# A list of questions for range day.



## Chris Grall (Apr 18, 2010)

I'm interested in different perspectives. How do we as shooters prepare ourselves for a range day?

We all want to be faster AND more accurate, How do you get there? This may help new shooters who don't have the advantage of instruction or coaching on the range.

Do you have a goal when you head to the range?
What is your drill list?
What skills does this list of drills support?
Will reinforcement of that skill support your goal for that range day?
Do you allot a percentage of your ammo to different skills?

My typical time on the range is:
1st mag fundamentals at full presentation. fire / second sight picture / reset trigger / fire ...
2nd mag fundamentals on the way to presentation: press out / sight picture / fire / second sight picture / trigger reset / recover to start (de-cock)
3rd mag increased pace of second mag string.
4th mag faster than 3rd mag
Repeat cycle until allotted rounds are complete.

What do you guys do?


----------



## Poink88 (Feb 11, 2010)

Try this link...

http://www.wikihow.com/How-to-Combat-Ready-(Tactically-Prepare)-Yourself-With-a-Pistol


----------



## dondavis3 (Aug 2, 2009)

Sorry, I'm kinda dull.

I just go to the range as often as I can and shoots. 

I take different guns of different calibers each time.

I usually go with a friend or my wife or my family.
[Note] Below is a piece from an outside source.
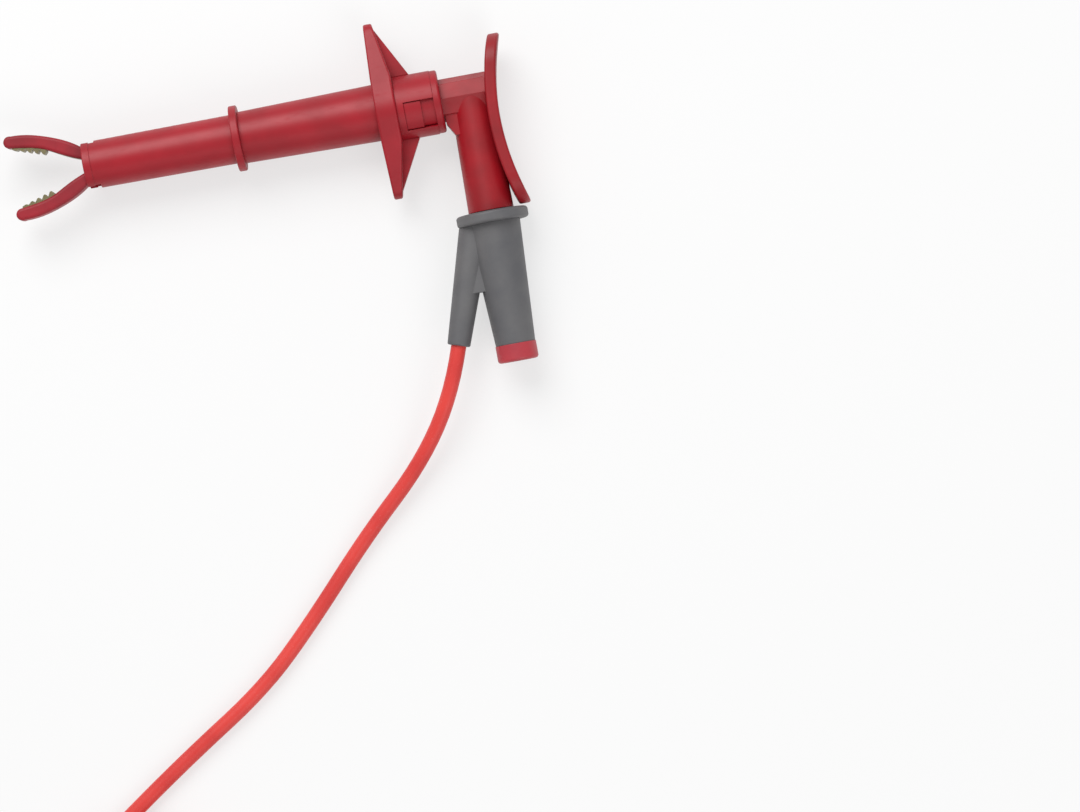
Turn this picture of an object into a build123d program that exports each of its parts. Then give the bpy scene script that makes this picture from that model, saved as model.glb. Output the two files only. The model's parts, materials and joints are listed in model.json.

Not a whole lot of thought is given to anything but safety, enjoyment, and relaxation for me.

:smt1099


----------



## Steve M1911A1 (Feb 6, 2008)

Whatever routine you select to follow, do not try to shoot quickly when you practice.
Instead, try to shoot smoothly. Try to shoot accurately.
Try to present smoothly, not quickly.

Quick presentations, and quick and accurate shooting, all are the result of long-term smooth practice.
Be smooth. Be accurate.
Smooth is faster than fast. Quick misses don't do the job.


----------



## dondavis3 (Aug 2, 2009)

+1 Steve M1911A1

Correct as usual. :anim_lol:

:smt1099


----------



## Steve M1911A1 (Feb 6, 2008)

Thanks, Don!


----------